• _Dataset extract_
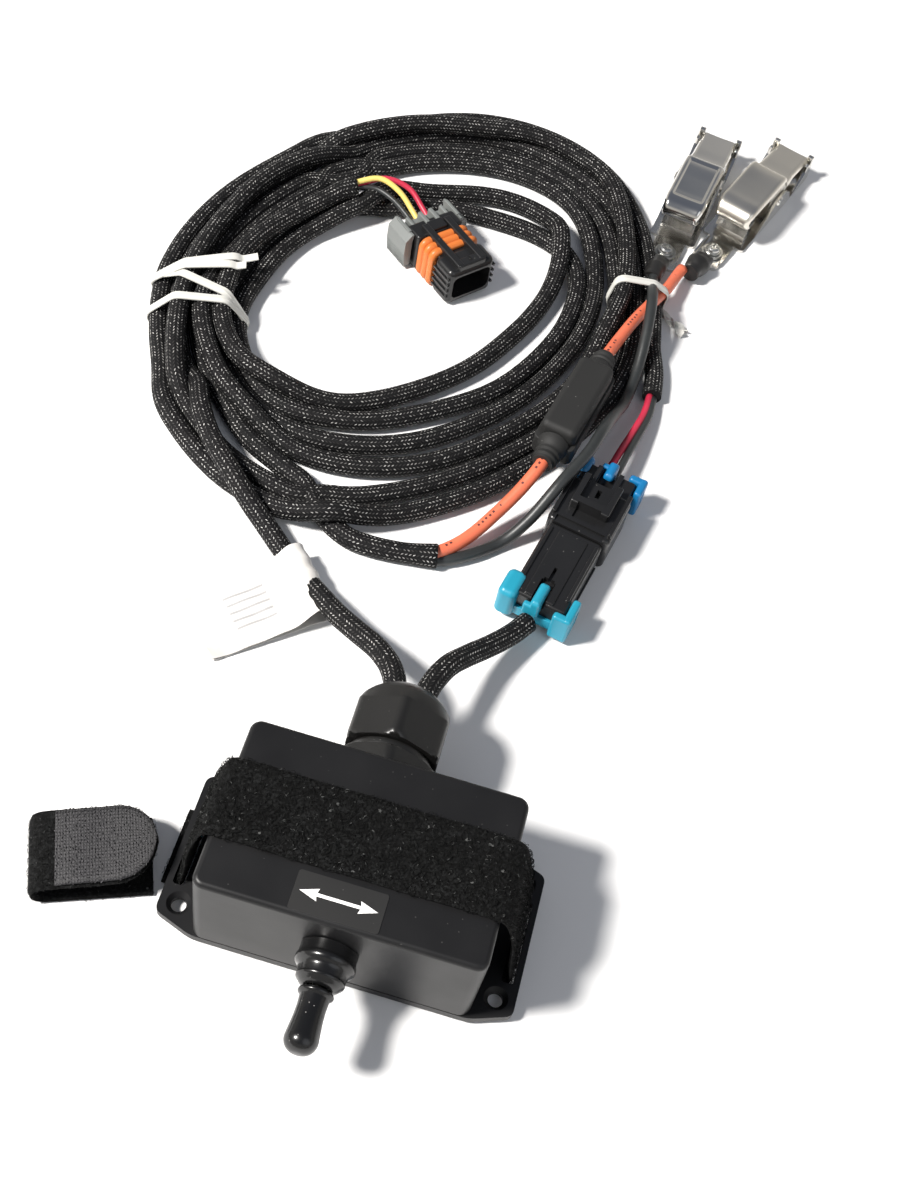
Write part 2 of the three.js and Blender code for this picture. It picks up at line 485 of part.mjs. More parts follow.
function buildClip({ name, x, y, angle, roll }) {
  const group = placedGroup(x, y, FLOOR, angle, roll);
  const { length, half, sheet, pinX, pinZ, padTop } = CLIP;
  const inner = half - sheet - GAP;
  const pin = rodY(1.5, -half, half, 10, pinX, pinZ);
  const floorPlate = block([18, -half, 0], [length, half, sheet]);
  const tail = block([0, -6, 0], [20, 6, sheet]);
  const screwHole = rodZ(1.8, -1, 5, 12, 8, 0);
  const side = [[26, 0], [66, 0], [60, 7], [54, 11], [46, 11], [34, 6]];
  const lower = joined(floorPlate, tail, cheek(side, 1, half), cheek(side, -1, half), pin,
    teeth(length - sheet, half, 0.2, 6.4, sheet));
  add(`${name}_lower_jaw`, cut(lower, screwHole), FINISH.chrome, group);

  const pad = block([22, -inner, padTop - sheet], [54, inner, padTop]);
  const curl = block([20, -inner, 12], [20 + sheet, inner, padTop - 0.6]);
  const curlJoin = block([20, -inner, padTop - 1.6], [23, inner, padTop - 0.4]);
  const flange = [[23, padTop - 0.5], [23, 13.5], [35, 9], [44, 5], [54, 4.6], [60, 8.6], [60, 12], [53, padTop - 0.5]];
  const slope = band([[53.4, padTop - 0.6], [58.5, 12.4], [length - 0.8, 10]], sheet, 2 * inner);
  const upper = joined(pad, curl, curlJoin, slope, cheek(flange, 1, inner), cheek(flange, -1, inner),
    teeth(length - sheet, inner, 10, 6.9, sheet));
  add(`${name}_upper_jaw`, cut(upper, rodY(1.8, -20, 20, 12, pinX, pinZ)), FINISH.chrome, group);

  const turns = 5;
  const points = [];
  for (let i = 0; i <= turns * 12; i += 1) {
    const turn = (2 * Math.PI * i) / 12;
    points.push([34 + 5.2 * Math.cos(turn), 5.2 * Math.sin(turn), 2.4 + (i / (turns * 12)) * 14.2]);
  }
  add(`${name}_spring`, tube(points, 0.6, 6, turns * 12), FINISH.zinc, group);

  const head = [[0, 0.1], [1.5, 0.1], [1.5, 2.9], [3.2, 2.9], [3.2, 4.1], [2.2, 5.1], [0, 5.1]];
  add(`${name}_screw`, turnedZ(head, 12, 8, 0), FINISH.zinc, group);
  const tongue = cut(block([-3, -4, 1.5], [12, 4, 2.6]), screwHole);
  const sleeve = rodY(4.4, -14.5, -1.2, 12, 0, 0).rotateZ(-Math.PI / 2).translate(0, 0, 5);
  add(`${name}_boot`, joined(tongue, sleeve), FINISH.rubber, group);
}

buildBasePlate();
buildEnclosure();
buildGland();
buildToggle();
buildInnerWires();
buildStrap();
buildCables();
buildCoil();
buildTag();
buildMatedConnector();
buildFuse();
buildActuatorConnector();
CLIPS.forEach(buildClip);
root.position.z = -FLOOR;

export default root;
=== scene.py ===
import json
import math

import bmesh
import bpy
import numpy as np
from mathutils import Matrix, Vector

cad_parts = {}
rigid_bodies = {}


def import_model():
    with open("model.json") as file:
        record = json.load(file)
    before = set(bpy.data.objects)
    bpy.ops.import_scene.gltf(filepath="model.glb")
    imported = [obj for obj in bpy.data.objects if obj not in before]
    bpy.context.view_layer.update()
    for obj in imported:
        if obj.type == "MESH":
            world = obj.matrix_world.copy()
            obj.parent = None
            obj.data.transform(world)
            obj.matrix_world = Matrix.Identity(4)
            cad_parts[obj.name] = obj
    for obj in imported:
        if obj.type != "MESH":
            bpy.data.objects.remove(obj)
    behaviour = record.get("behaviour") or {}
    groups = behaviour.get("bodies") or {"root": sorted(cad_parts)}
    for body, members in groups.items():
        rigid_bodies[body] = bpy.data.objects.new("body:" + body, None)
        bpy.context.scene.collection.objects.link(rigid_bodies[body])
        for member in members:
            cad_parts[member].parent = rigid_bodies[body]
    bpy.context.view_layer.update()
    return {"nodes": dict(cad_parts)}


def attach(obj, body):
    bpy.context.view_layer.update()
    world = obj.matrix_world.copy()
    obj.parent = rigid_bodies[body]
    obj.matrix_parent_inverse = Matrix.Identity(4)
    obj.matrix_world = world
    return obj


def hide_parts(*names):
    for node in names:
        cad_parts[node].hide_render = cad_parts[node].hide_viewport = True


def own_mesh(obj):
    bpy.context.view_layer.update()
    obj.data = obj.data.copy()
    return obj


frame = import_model()
nodes = frame["nodes"]

# ---------------------------------------------------------------------------------------------------
# View, floor and light. A seated person's view of the unit on a pale table, lit from a big soft window
# at the upper left, with a weaker fill from the right.
# ---------------------------------------------------------------------------------------------------
camera_data = bpy.data.cameras.new("seated_view")
camera_data.lens = 44.88
camera_data.sensor_width = 36.0
camera_data.clip_start = 0.02
camera = bpy.data.objects.new("seated_view", camera_data)
right = (0.95936, 0.24702, 0.136418)
down = (0.280469, -0.781454, -0.557375)
ahead = (-0.031078, 0.572985, -0.818977)
turn = Matrix((right, [-value for value in down], [-value for value in ahead])).transposed()
camera.matrix_world = Matrix.Translation((0.01724, -0.18302, 0.42935)) @ turn.to_4x4()
bpy.context.scene.collection.objects.link(camera)
bpy.context.scene.camera = camera


def plain_material(name, colour, roughness=0.5, metallic=0.0):
    material = bpy.data.materials.new(name)
    material.use_nodes = True
    shader = material.node_tree.nodes["Principled BSDF"]
    shader.inputs["Base Color"].default_value = (*colour, 1.0)
    shader.inputs["Roughness"].default_value = roughness
    shader.inputs["Metallic"].default_value = metallic
    return material


table_mesh = bpy.data.meshes.new("table_top")
table_mesh.from_pydata([(-3, -3, 0), (3, -3, 0), (3, 3, 0), (-3, 3, 0)], [], [(0, 1, 2, 3)])
table_top = bpy.data.objects.new("table_top", table_mesh)
bpy.context.scene.collection.objects.link(table_top)
table_top.location.z = -0.0002
table_mesh.materials.append(plain_material("pale_table", (0.86, 0.86, 0.86), 0.9))


def soft_lamp(name, place, aim, size, power, colour):
    lamp_data = bpy.data.lights.new(name, "AREA")
    lamp_data.shape = "DISK"
    lamp_data.size = size
    lamp_data.energy = power
    lamp_data.color = colour
    lamp = bpy.data.objects.new(name, lamp_data)
    lamp.location = place
    lamp.rotation_euler = (Vector(aim) - Vector(place)).to_track_quat("-Z", "Y").to_euler()
    bpy.context.scene.collection.objects.link(lamp)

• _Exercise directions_
Exactly as written, return the lines from the line containing "buildBasePlate();" through the line containing "record = json.load(file)", both included.

• _Reply to the task_
buildBasePlate();
buildEnclosure();
buildGland();
buildToggle();
buildInnerWires();
buildStrap();
buildCables();
buildCoil();
buildTag();
buildMatedConnector();
buildFuse();
buildActuatorConnector();
CLIPS.forEach(buildClip);
root.position.z = -FLOOR;

export default root;
=== scene.py ===
import json
import math

import bmesh
import bpy
import numpy as np
from mathutils import Matrix, Vector

cad_parts = {}
rigid_bodies = {}


def import_model():
    with open("model.json") as file:
        record = json.load(file)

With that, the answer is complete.